Dona Amélia já voltou desenganada do Aracaju. O médico do Sanatório não conseguiu tratá-la. A sua tísica era galopante.
Na chegada, recebeu a visita de Dr. Pedro que disse o mesmo: “podem chamar o padre”. A visita do médico foi vista como um sinal de prestígio da moribunda.
Dona Amélia era viúva e morava só. Era fogueteira. Vivia disso. Morava numa casa ampla, chão batido e sem móveis. A sala da frente era abarrotada de peido de veio, chuvinha, taquarí, busca pé e bomba de breu.
A sua agonia de morte foi acompanhada pela vizinhança durante quinze dias.
Fecharam as janelas, acederam velas e puseram um vaso de água benta na entrada. Formou-se uma grande fila, dia e noite, a se despedir de Dona Amélia.
Menino não podia entrar. Eu tinha sete anos e entrei escondido de mamãe. Deram uma brecha e eu entrei. Foi o meu primeiro contato com a morte. Me despedi de dona Amélia com um olhar, não sabia o que dizer.
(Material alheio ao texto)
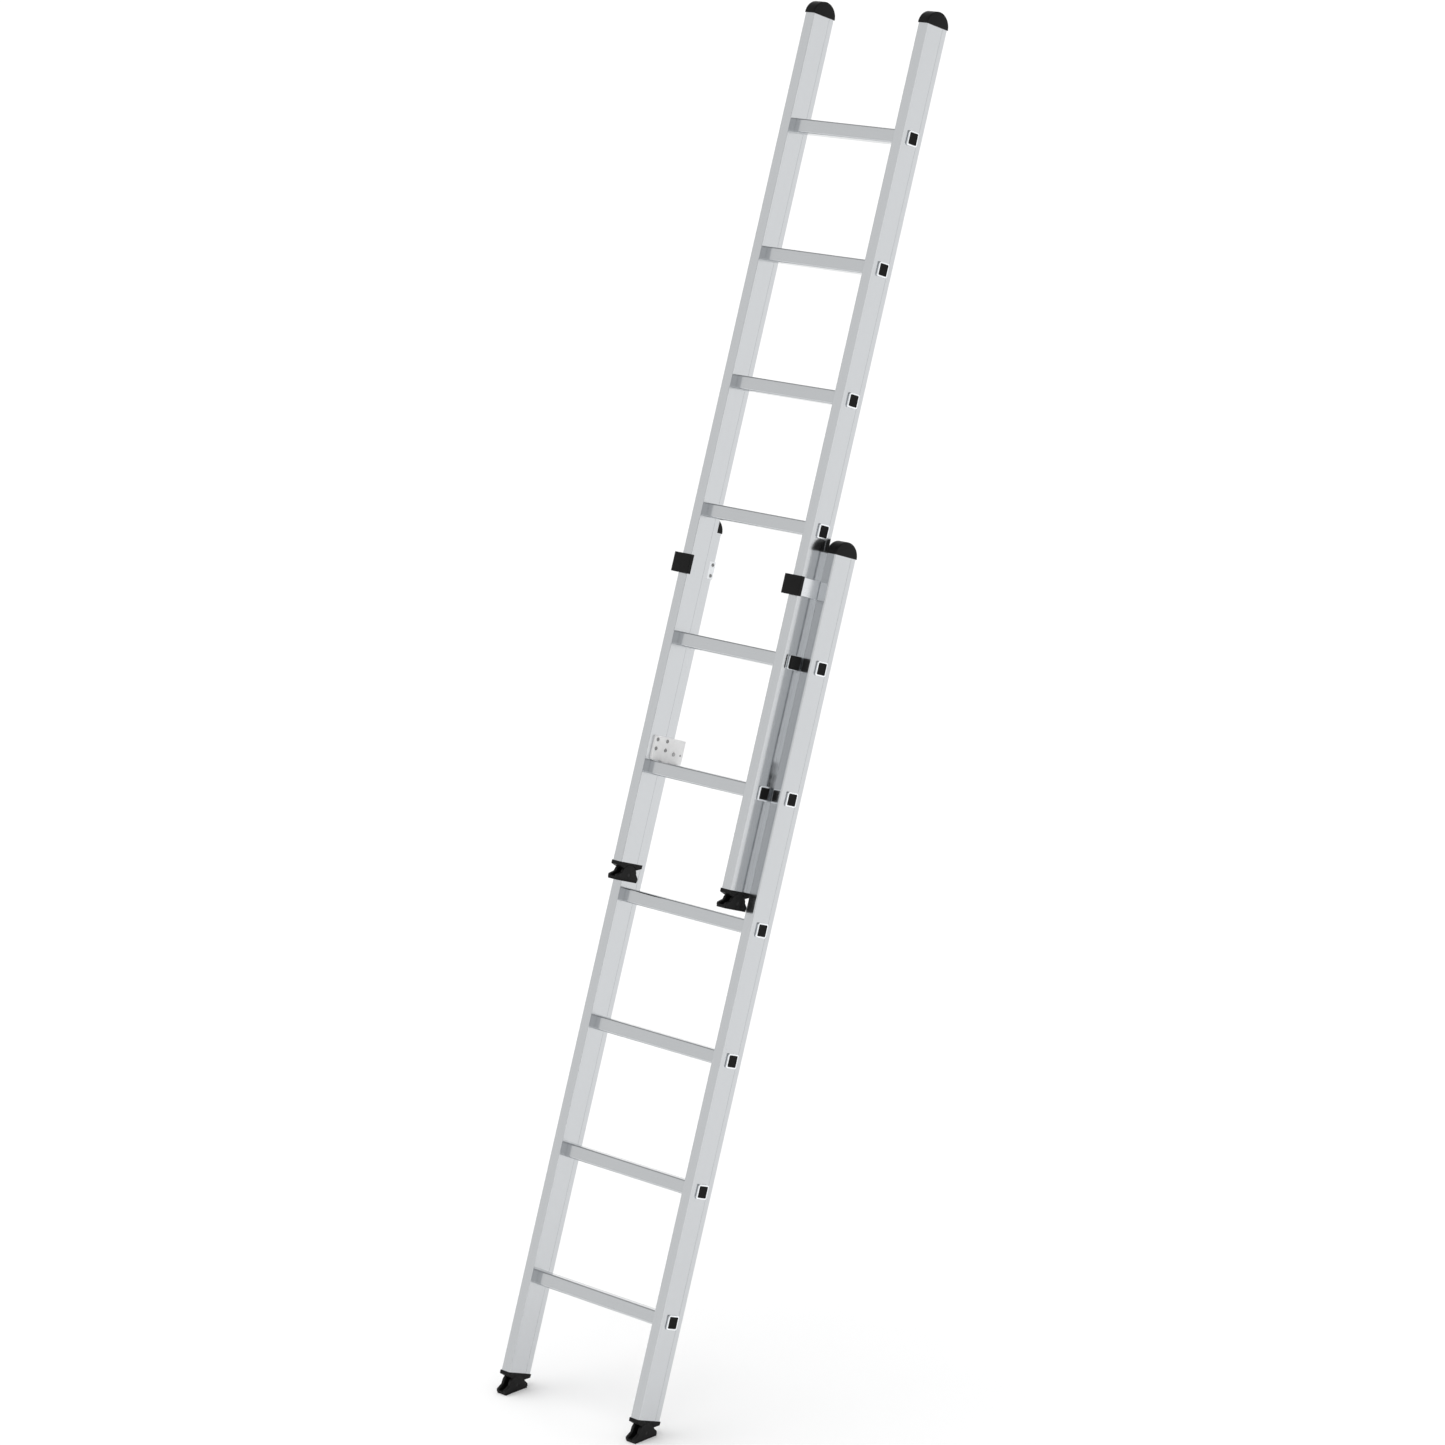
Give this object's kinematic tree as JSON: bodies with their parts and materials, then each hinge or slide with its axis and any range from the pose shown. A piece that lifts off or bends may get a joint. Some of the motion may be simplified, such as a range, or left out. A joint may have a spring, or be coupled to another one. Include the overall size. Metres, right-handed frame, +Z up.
{
  "type": "extension ladder",
  "caption": "Sliding aluminium extension ladder with square rungs, black end caps, swivelling ribbed feet, guide brackets and rung hooks, leaning at its working angle.",
  "frame": {"origin": "on the floor, midway between the pivots of the two lower feet", "axes": "+X to the right seen from the climber, +Y towards the wall that the ladder leans on, +Z up; the stiles lean back 20 degrees from +Z"},
  "size_m": [0.428, 1.0474, 2.878],
  "materials": {
    "stile_aluminium": "satin extruded aluminium",
    "rung_aluminium": "satin extruded aluminium",
    "black_plug": "moulded black plastic",
    "black_plastic": "moulded black plastic, lightly textured",
    "shoe_plastic": "moulded black plastic",
    "tread_rubber": "ribbed rubber",
    "strap_aluminium": "bent aluminium strip",
    "rivet_steel": "domed rivet heads",
    "zinc_steel": "pale plated steel",
    "keeper_steel": "plated steel",
    "pin_steel": "turned steel"
  },
  "bodies": {
    "lower_section": {"lower_stile_left": "stile_aluminium", "lower_stile_right": "stile_aluminium", "lower_rung_1": "rung_aluminium", "lower_rung_2": "rung_aluminium", "lower_rung_3": "rung_aluminium", "lower_rung_4": "rung_aluminium", "lower_rung_5": "rung_aluminium", "lower_rung_6": "rung_aluminium", "lower_rung_plugs": "black_plug", "lower_top_cap_left": "black_plastic", "lower_top_cap_right": "black_plastic", "lower_foot_socket_left": "black_plastic", "lower_foot_socket_right": "black_plastic", "lower_foot_pin_left": "pin_steel", "lower_foot_pin_right": "pin_steel", "guide_strap_left": "strap_aluminium", "guide_strap_right": "strap_aluminium", "guide_sleeve_left": "black_plastic", "guide_sleeve_right": "black_plastic", "guide_rivets": "rivet_steel"},
    "upper_section": {"upper_stile_left": "stile_aluminium", "upper_stile_right": "stile_aluminium", "upper_rung_1": "rung_aluminium", "upper_rung_2": "rung_aluminium", "upper_rung_3": "rung_aluminium", "upper_rung_4": "rung_aluminium", "upper_rung_5": "rung_aluminium", "upper_rung_6": "rung_aluminium", "upper_rung_plugs": "black_plug", "stop_plug_left": "black_plug", "stop_plug_right": "black_plug", "upper_top_cap_left": "black_plastic", "upper_top_cap_right": "black_plastic", "upper_foot_socket_left": "black_plastic", "upper_foot_socket_right": "black_plastic", "upper_foot_pin_left": "pin_steel", "upper_foot_pin_right": "pin_steel", "hook_plate_left": "zinc_steel", "hook_plate_right": "zinc_steel", "hook_rivets": "rivet_steel", "keeper_pin_left": "pin_steel", "keeper_pin_right": "pin_steel", "keeper_stop_left": "pin_steel", "keeper_stop_right": "pin_steel"},
    "lower_shoe_left": {"lower_shoe_left": "shoe_plastic", "lower_tread_left": "tread_rubber"},
    "lower_shoe_right": {"lower_shoe_right": "shoe_plastic", "lower_tread_right": "tread_rubber"},
    "upper_shoe_left": {"upper_shoe_left": "shoe_plastic", "upper_tread_left": "tread_rubber"},
    "upper_shoe_right": {"upper_shoe_right": "shoe_plastic", "upper_tread_right": "tread_rubber"},
    "keeper_left": {"keeper_left": "keeper_steel"},
    "keeper_right": {"keeper_right": "keeper_steel"}
  },
  "joints": [
    {"name": "section_slide", "type": "slide", "parent": "lower_section", "child": "upper_section", "axis": [0, 0.342, 0.9397], "range_m": [-1.12, 0]},
    {"name": "lower_shoe_left_pivot", "type": "hinge", "parent": "lower_section", "child": "lower_shoe_left", "pos_m": [-0.1975, 0, 0.014], "axis": [1, 0, 0], "range_deg": [-43, 3]},
    {"name": "lower_shoe_right_pivot", "type": "hinge", "parent": "lower_section", "child": "lower_shoe_right", "pos_m": [0.1975, 0, 0.014], "axis": [1, 0, 0], "range_deg": [-43, 3]},
    {"name": "upper_shoe_left_pivot", "type": "hinge", "parent": "upper_section", "child": "upper_shoe_left", "pos_m": [-0.1625, 0.33608, 1.08356], "axis": [1, 0, 0], "range_deg": [-23, 23]},
    {"name": "upper_shoe_right_pivot", "type": "hinge", "parent": "upper_section", "child": "upper_shoe_right", "pos_m": [0.1625, 0.33608, 1.08356], "axis": [1, 0, 0], "range_deg": [-23, 23]},
    {"name": "keeper_left_pivot", "type": "hinge", "parent": "upper_section", "child": "keeper_left", "pos_m": [-0.1523, 0.49282, 1.31596], "axis": [1, 0, 0], "range_deg": [0, 100]},
    {"name": "keeper_right_pivot", "type": "hinge", "parent": "upper_section", "child": "keeper_right", "pos_m": [0.1523, 0.49282, 1.31596], "axis": [1, 0, 0], "range_deg": [0, 100]}
  ]
}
Como até hoje não sei.
Numa segunda-feira cinzenta, o sino começou a tocar à finados e uma procissão desceu o Beco Novo, saindo da Igreja. A extrema unção ainda era o sacramento dos moribundos. Lembro-me dos detalhes.
Dona Amélia era uma mulher branquinha, de olhos claros, cabelos brancos, parecia uma idosa de cem anos. Morreu aos 67 anos. Dizia-se que ela possuía dinheiro enterrado. Foi a segunda esposa de um viúvo rico, comerciante de fumo.
Dona Amélia vivia de preto, no máximo cinza, era o que convinha as viúvas daqueles tempos.
Na época de São João, todo o dinheirinho que os meninos pegavam, corriam para casa de Dona Amélia. Dizia os meninos: – “Quero cinco cruzeiros de peido de veio”. Ela respondia: “pegue vinte ali no canto”. E não fiscalizava. A gente sempre contava a mais. Ela sabia e ficava rindo.
Dona Amélia só saia para a Igreja, a feira e para comprar fumo na bodega de Dona Rosita. Ela gostava de mascar e fumava um cachimbo cheiroso. Só usava fumo do Lagarto ou de Arapiraca, e Dona Rosita vendia.
Mascar fumo era moda!
Mamãe também mascava capas de fumo, para ficar com a boca anestesiada, dizia ela. Talvez uma herança tupinambá. Mascava e cuspia. Um cuspe amarronzado.
Dona Amélia morreu sossegada, solenemente, sem grandes aflições ou angústias metafísicas. Dona Amélia era só, não houve luto.
Hoje, a morte é escondida. Morre-se solitariamente em hospitais, em silencio. O coração para sem fazer barulho. Parte-se, sem nada a dizer.